What you will do:
Return every line of the material exactly.

Data shown:
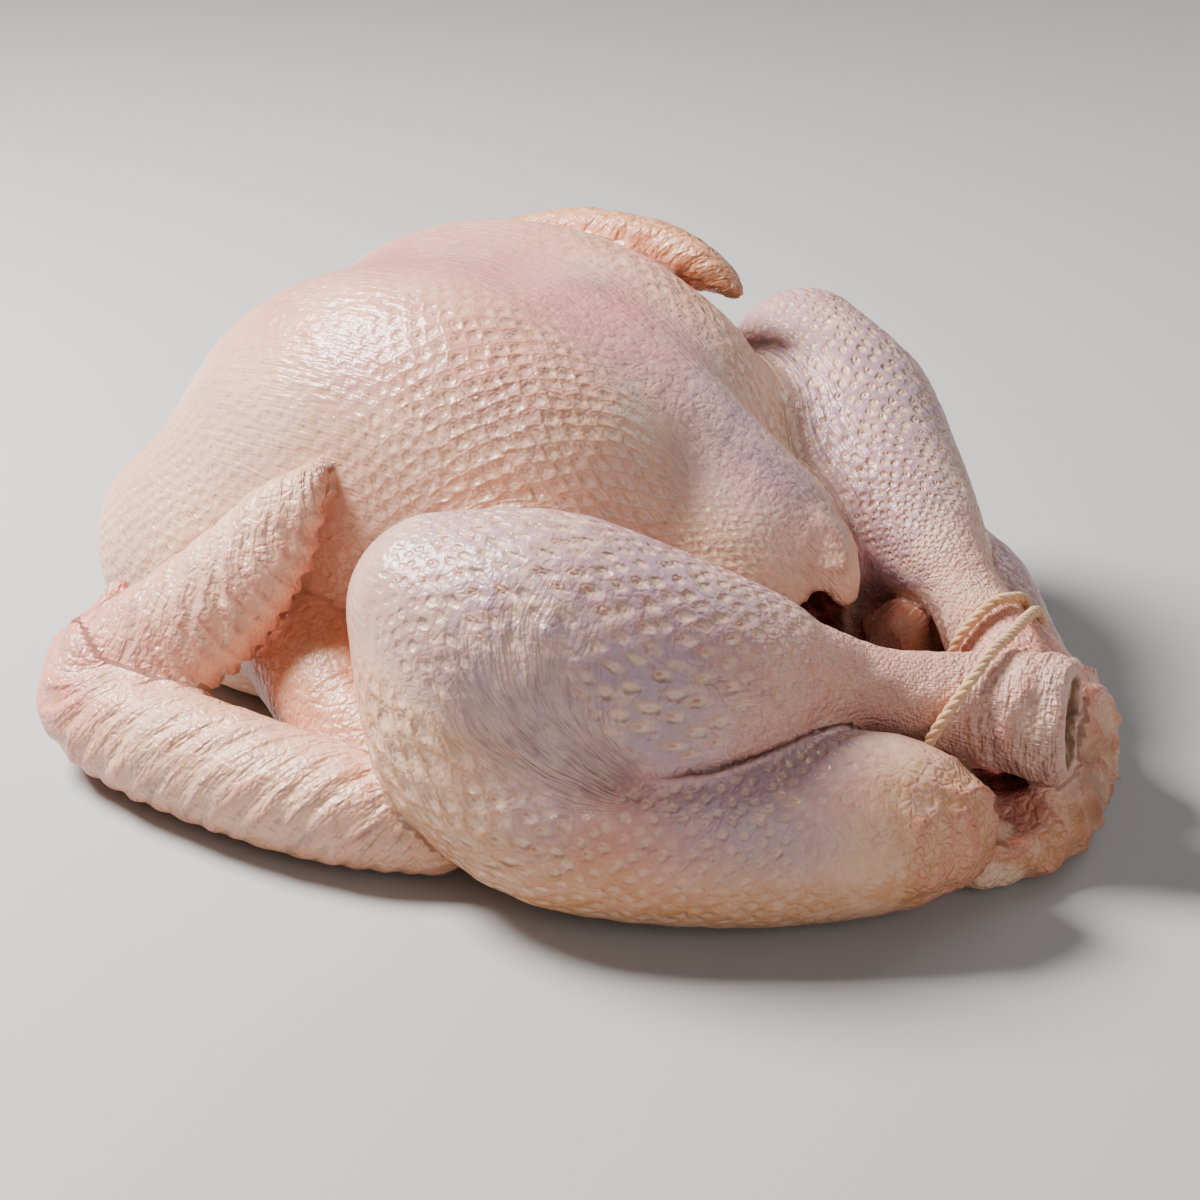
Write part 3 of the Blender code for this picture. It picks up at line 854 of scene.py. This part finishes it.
# blood red: the skin's own fine lines and the flesh in the cavity, and painted shade in the low places
BLOOD_AND_SHADE = (0.48, 0.12, 0.08, 1)
SHADOW = (0.12, 0.035, 0.02, 1)
WET_ROUGHNESS = 0.26
BONE_ROUGHNESS = 0.8


def mixed(tree, share, first, second):
    """`first` turning into `second` as `share` goes from 0 to 1."""
    node = add(tree, "ShaderNodeMix", {"Factor": share}, data_type="RGBA")
    for key, value in ((6, first), (7, second)):
        if isinstance(value, bpy.types.NodeSocket):
            tree.links.new(value, node.inputs[key])
        else:
            node.inputs[key].default_value = value
    return node.outputs[2]


def mixed_number(tree, share, first, second):
    return add(tree, "ShaderNodeMix", {0: share, 2: first, 3: second}).outputs[0]


def attribute(tree, name, output="Fac"):
    return add(tree, "ShaderNodeAttribute", attribute_name=name).outputs[output]


def clouds(tree, vector, scale, detail=3.0, roughness=0.55):
    return add(tree, "ShaderNodeTexNoise", {"Vector": vector, "Scale": scale, "Detail": detail,
                                            "Roughness": roughness}).outputs["Fac"]


def effect(name, takes, gives):
    """An empty shader node group, with its inputs' sockets and its outputs' sockets."""
    tree = bpy.data.node_groups.new(name, "ShaderNodeTree")
    for title, kind in takes.items():
        tree.interface.new_socket(title, in_out="INPUT", socket_type="NodeSocket" + kind)
    for title in gives:
        tree.interface.new_socket(title, in_out="OUTPUT", socket_type="NodeSocketFloat")
    return tree, add(tree, "NodeGroupInput").outputs, add(tree, "NodeGroupOutput").inputs


def cobble_effect():
    """Rounded cells parted by fine grooves: Top is 0 in a groove and 1 in the middle."""
    tree, given, made = effect("cobbles", {"Place": "Vector", "Scale": "Float"}, ["Top"])
    nudge_scale = maths(tree, "MULTIPLY", given["Scale"], 0.7)
    nudge = add(tree, "ShaderNodeTexNoise",
                {"Vector": given["Place"], "Scale": nudge_scale}).outputs["Color"]
    size = maths(tree, "DIVIDE", 0.9, given["Scale"])
    nudge = scaled(tree, nudge, size)
    warped = vector_maths(tree, "ADD", given["Place"], nudge)
    edge = add(tree, "ShaderNodeTexVoronoi", {"Vector": warped, "Scale": given["Scale"]},
               feature="DISTANCE_TO_EDGE").outputs["Distance"]
    tree.links.new(between(tree, edge, 0.0, 0.28), made["Top"])
    return tree


def wrinkle_effect():
    """Fine wrinkles along a coordinate: Trough marks their bottoms for painted shade; Lift is their height.
    """
    tree, given, made = effect("wrinkles", {"Grain": "Vector", "Weight": "Float"}, ["Trough", "Lift"])
    lines = clouds(tree, given["Grain"], 1.0, 2)
    trough_shade = between(tree, lines, 0.47, 0.33)
    tree.links.new(maths(tree, "MULTIPLY", trough_shade, given["Weight"]), made["Trough"])
    tree.links.new(maths(tree, "MULTIPLY", lines, given["Weight"]), made["Lift"])
    return tree


PORE_SHIFT = (0.15, 0.06, 0.0)     # from the middle of its mound, in cells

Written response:
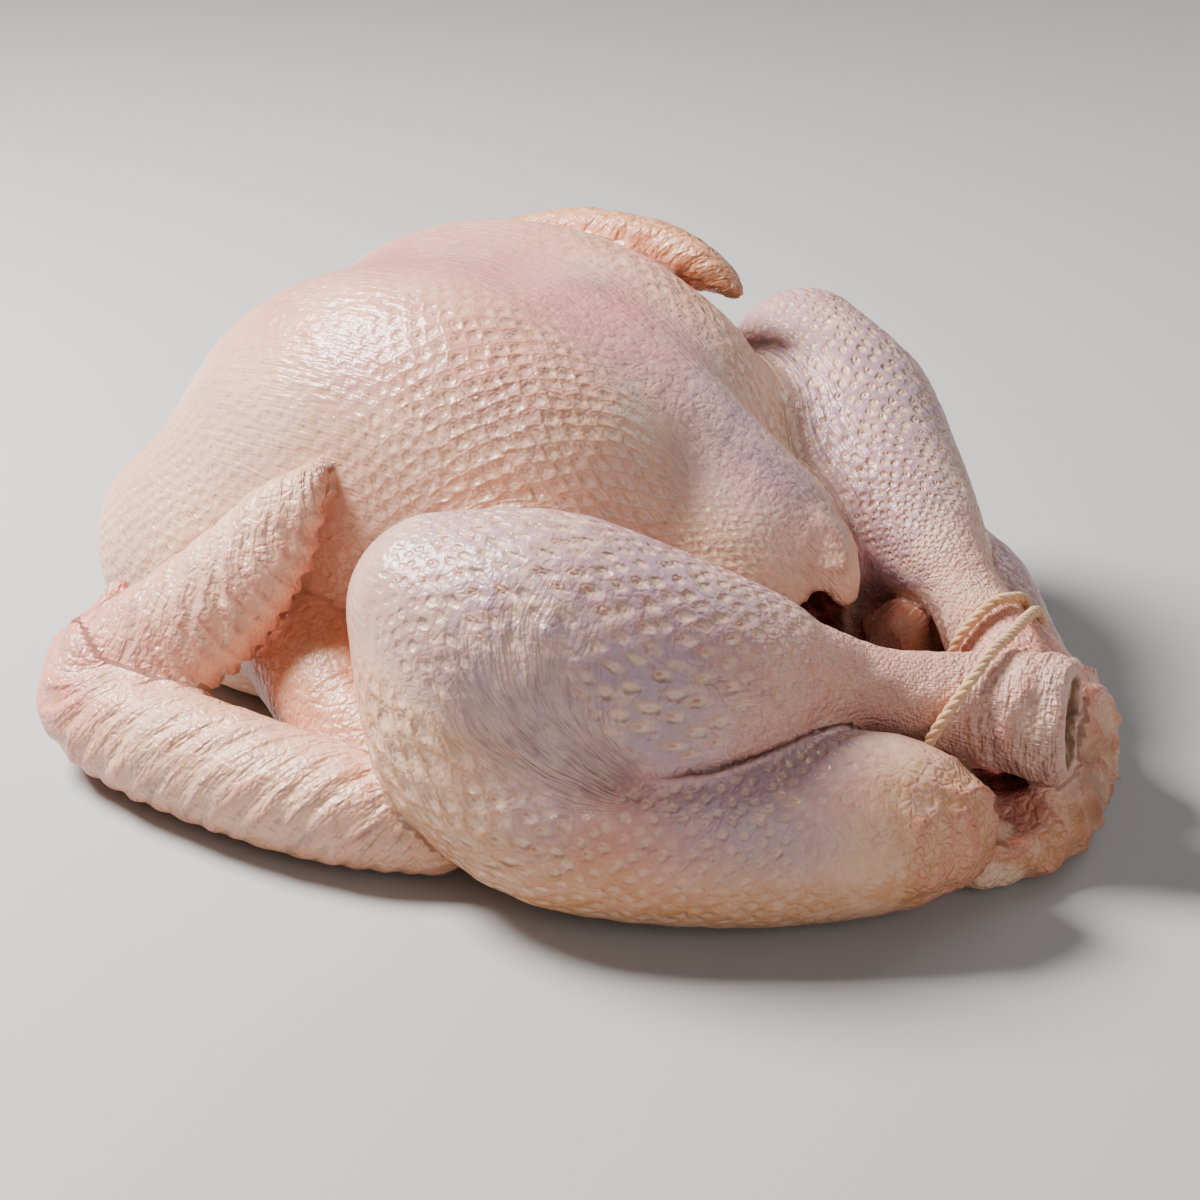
Write part 3 of the Blender code for this picture. It picks up at line 854 of scene.py. This part finishes it.
# blood red: the skin's own fine lines and the flesh in the cavity, and painted shade in the low places
BLOOD_AND_SHADE = (0.48, 0.12, 0.08, 1)
SHADOW = (0.12, 0.035, 0.02, 1)
WET_ROUGHNESS = 0.26
BONE_ROUGHNESS = 0.8


def mixed(tree, share, first, second):
    """`first` turning into `second` as `share` goes from 0 to 1."""
    node = add(tree, "ShaderNodeMix", {"Factor": share}, data_type="RGBA")
    for key, value in ((6, first), (7, second)):
        if isinstance(value, bpy.types.NodeSocket):
            tree.links.new(value, node.inputs[key])
        else:
            node.inputs[key].default_value = value
    return node.outputs[2]


def mixed_number(tree, share, first, second):
    return add(tree, "ShaderNodeMix", {0: share, 2: first, 3: second}).outputs[0]


def attribute(tree, name, output="Fac"):
    return add(tree, "ShaderNodeAttribute", attribute_name=name).outputs[output]


def clouds(tree, vector, scale, detail=3.0, roughness=0.55):
    return add(tree, "ShaderNodeTexNoise", {"Vector": vector, "Scale": scale, "Detail": detail,
                                            "Roughness": roughness}).outputs["Fac"]


def effect(name, takes, gives):
    """An empty shader node group, with its inputs' sockets and its outputs' sockets."""
    tree = bpy.data.node_groups.new(name, "ShaderNodeTree")
    for title, kind in takes.items():
        tree.interface.new_socket(title, in_out="INPUT", socket_type="NodeSocket" + kind)
    for title in gives:
        tree.interface.new_socket(title, in_out="OUTPUT", socket_type="NodeSocketFloat")
    return tree, add(tree, "NodeGroupInput").outputs, add(tree, "NodeGroupOutput").inputs


def cobble_effect():
    """Rounded cells parted by fine grooves: Top is 0 in a groove and 1 in the middle."""
    tree, given, made = effect("cobbles", {"Place": "Vector", "Scale": "Float"}, ["Top"])
    nudge_scale = maths(tree, "MULTIPLY", given["Scale"], 0.7)
    nudge = add(tree, "ShaderNodeTexNoise",
                {"Vector": given["Place"], "Scale": nudge_scale}).outputs["Color"]
    size = maths(tree, "DIVIDE", 0.9, given["Scale"])
    nudge = scaled(tree, nudge, size)
    warped = vector_maths(tree, "ADD", given["Place"], nudge)
    edge = add(tree, "ShaderNodeTexVoronoi", {"Vector": warped, "Scale": given["Scale"]},
               feature="DISTANCE_TO_EDGE").outputs["Distance"]
    tree.links.new(between(tree, edge, 0.0, 0.28), made["Top"])
    return tree


def wrinkle_effect():
    """Fine wrinkles along a coordinate: Trough marks their bottoms for painted shade; Lift is their height.
    """
    tree, given, made = effect("wrinkles", {"Grain": "Vector", "Weight": "Float"}, ["Trough", "Lift"])
    lines = clouds(tree, given["Grain"], 1.0, 2)
    trough_shade = between(tree, lines, 0.47, 0.33)
    tree.links.new(maths(tree, "MULTIPLY", trough_shade, given["Weight"]), made["Trough"])
    tree.links.new(maths(tree, "MULTIPLY", lines, given["Weight"]), made["Lift"])
    return tree


PORE_SHIFT = (0.15, 0.06, 0.0)     # from the middle of its mound, in cells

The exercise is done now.